* **Brief**
Quote the lines exactly, starting with the line that contains "revolved piece of glass" and ending with the line that contains "if empty is", and leave out all other lines.

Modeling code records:
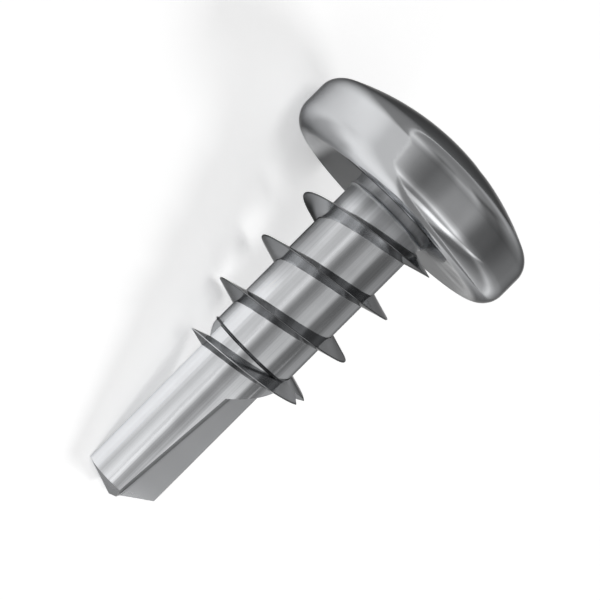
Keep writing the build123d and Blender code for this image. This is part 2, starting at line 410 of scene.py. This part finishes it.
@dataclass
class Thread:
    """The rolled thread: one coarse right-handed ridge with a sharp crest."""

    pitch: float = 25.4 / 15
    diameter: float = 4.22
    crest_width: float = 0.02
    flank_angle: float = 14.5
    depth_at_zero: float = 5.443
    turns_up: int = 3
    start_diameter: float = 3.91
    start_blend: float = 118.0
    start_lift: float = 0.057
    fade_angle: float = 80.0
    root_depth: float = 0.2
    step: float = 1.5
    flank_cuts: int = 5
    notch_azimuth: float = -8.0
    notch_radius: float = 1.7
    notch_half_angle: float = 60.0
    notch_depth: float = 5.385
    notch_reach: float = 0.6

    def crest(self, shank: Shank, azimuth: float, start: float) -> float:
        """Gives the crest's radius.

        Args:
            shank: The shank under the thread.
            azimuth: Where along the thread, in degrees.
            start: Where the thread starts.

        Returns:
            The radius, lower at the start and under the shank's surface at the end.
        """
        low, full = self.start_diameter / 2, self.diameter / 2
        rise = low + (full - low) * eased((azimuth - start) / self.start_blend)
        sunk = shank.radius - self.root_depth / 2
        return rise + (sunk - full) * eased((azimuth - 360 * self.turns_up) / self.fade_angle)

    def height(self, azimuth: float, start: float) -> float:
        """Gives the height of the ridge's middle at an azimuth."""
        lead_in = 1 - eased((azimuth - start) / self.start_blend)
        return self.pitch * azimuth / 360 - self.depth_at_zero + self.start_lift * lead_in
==
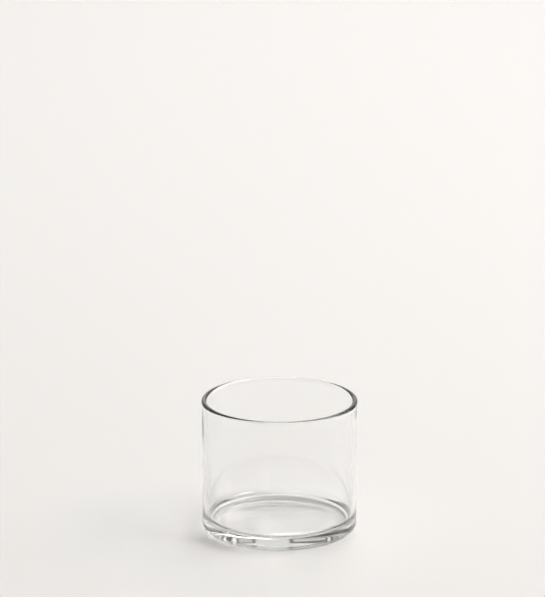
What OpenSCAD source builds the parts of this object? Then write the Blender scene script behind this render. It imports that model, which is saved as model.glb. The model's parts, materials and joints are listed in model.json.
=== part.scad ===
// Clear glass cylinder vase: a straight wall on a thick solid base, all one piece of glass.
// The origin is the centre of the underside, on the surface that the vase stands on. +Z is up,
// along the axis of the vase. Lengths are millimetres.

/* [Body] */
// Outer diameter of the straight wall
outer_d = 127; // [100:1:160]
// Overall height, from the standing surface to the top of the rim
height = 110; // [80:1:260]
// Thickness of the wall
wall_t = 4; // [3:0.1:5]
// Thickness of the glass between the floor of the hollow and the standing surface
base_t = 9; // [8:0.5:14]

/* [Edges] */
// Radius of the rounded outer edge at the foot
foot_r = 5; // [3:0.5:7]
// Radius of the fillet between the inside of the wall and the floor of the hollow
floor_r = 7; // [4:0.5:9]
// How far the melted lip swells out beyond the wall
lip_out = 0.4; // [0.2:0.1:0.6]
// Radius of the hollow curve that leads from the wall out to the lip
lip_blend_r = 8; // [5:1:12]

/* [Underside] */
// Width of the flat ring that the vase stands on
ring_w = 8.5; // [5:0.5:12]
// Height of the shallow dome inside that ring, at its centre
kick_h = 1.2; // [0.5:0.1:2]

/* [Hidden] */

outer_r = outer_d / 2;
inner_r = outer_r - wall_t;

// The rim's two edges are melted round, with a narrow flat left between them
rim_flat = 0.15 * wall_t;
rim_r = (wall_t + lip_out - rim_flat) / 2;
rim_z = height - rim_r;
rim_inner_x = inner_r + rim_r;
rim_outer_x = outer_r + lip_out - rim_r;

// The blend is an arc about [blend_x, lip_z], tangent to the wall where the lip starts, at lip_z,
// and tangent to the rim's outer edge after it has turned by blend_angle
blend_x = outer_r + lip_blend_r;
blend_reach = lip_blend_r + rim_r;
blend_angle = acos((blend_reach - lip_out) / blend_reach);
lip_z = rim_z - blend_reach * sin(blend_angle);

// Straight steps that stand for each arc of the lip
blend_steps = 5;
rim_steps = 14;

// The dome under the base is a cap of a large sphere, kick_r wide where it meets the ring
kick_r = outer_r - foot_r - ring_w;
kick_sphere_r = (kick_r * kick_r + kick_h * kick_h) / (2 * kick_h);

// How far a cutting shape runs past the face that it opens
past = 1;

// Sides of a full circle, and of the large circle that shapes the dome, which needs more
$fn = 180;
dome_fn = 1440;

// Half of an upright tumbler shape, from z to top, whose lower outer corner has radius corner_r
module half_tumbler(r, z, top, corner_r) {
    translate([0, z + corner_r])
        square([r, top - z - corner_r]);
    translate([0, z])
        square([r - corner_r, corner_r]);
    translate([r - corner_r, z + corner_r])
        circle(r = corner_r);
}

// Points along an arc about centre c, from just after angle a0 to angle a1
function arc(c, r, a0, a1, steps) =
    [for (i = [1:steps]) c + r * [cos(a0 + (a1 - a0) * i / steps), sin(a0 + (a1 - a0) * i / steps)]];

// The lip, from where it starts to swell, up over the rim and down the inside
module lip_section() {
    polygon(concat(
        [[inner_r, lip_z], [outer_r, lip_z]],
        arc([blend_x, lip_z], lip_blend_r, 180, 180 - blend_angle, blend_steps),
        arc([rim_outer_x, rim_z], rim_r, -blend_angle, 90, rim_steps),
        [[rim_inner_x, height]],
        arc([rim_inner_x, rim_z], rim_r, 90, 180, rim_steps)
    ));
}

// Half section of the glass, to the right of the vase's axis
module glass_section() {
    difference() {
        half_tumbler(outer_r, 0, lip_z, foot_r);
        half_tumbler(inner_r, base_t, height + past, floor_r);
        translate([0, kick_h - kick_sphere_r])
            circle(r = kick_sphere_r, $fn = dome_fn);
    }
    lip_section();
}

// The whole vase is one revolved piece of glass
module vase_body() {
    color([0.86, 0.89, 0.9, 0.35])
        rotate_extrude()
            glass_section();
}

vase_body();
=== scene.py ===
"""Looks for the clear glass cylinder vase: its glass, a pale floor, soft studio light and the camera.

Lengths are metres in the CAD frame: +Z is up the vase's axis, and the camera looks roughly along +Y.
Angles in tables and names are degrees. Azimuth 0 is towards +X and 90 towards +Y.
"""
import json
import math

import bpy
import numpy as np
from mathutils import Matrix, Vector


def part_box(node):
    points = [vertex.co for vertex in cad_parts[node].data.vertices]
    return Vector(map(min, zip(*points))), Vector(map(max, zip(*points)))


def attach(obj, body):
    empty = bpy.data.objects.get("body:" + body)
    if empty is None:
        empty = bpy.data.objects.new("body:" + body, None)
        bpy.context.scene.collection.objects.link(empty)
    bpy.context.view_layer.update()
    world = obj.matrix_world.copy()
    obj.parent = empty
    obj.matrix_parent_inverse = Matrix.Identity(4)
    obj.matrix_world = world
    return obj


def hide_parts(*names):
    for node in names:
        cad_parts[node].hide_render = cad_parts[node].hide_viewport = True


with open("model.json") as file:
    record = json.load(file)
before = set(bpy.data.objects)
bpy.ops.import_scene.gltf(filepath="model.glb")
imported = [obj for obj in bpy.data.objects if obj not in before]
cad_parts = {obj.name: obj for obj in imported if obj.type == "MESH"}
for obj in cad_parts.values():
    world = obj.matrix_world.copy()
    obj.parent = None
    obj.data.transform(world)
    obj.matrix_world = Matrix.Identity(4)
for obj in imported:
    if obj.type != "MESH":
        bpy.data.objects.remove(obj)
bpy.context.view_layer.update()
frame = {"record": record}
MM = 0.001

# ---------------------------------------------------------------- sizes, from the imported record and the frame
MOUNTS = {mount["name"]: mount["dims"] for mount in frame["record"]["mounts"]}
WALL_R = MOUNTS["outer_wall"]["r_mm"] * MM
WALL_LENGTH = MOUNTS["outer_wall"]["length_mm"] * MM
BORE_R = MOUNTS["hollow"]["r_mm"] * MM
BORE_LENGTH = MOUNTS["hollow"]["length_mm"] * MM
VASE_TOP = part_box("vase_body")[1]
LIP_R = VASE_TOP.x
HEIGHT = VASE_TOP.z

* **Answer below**
// The whole vase is one revolved piece of glass
module vase_body() {
    color([0.86, 0.89, 0.9, 0.35])
        rotate_extrude()
            glass_section();
}

vase_body();
=== scene.py ===
"""Looks for the clear glass cylinder vase: its glass, a pale floor, soft studio light and the camera.

Lengths are metres in the CAD frame: +Z is up the vase's axis, and the camera looks roughly along +Y.
Angles in tables and names are degrees. Azimuth 0 is towards +X and 90 towards +Y.
"""
import json
import math

import bpy
import numpy as np
from mathutils import Matrix, Vector


def part_box(node):
    points = [vertex.co for vertex in cad_parts[node].data.vertices]
    return Vector(map(min, zip(*points))), Vector(map(max, zip(*points)))


def attach(obj, body):
    empty = bpy.data.objects.get("body:" + body)
    if empty is None:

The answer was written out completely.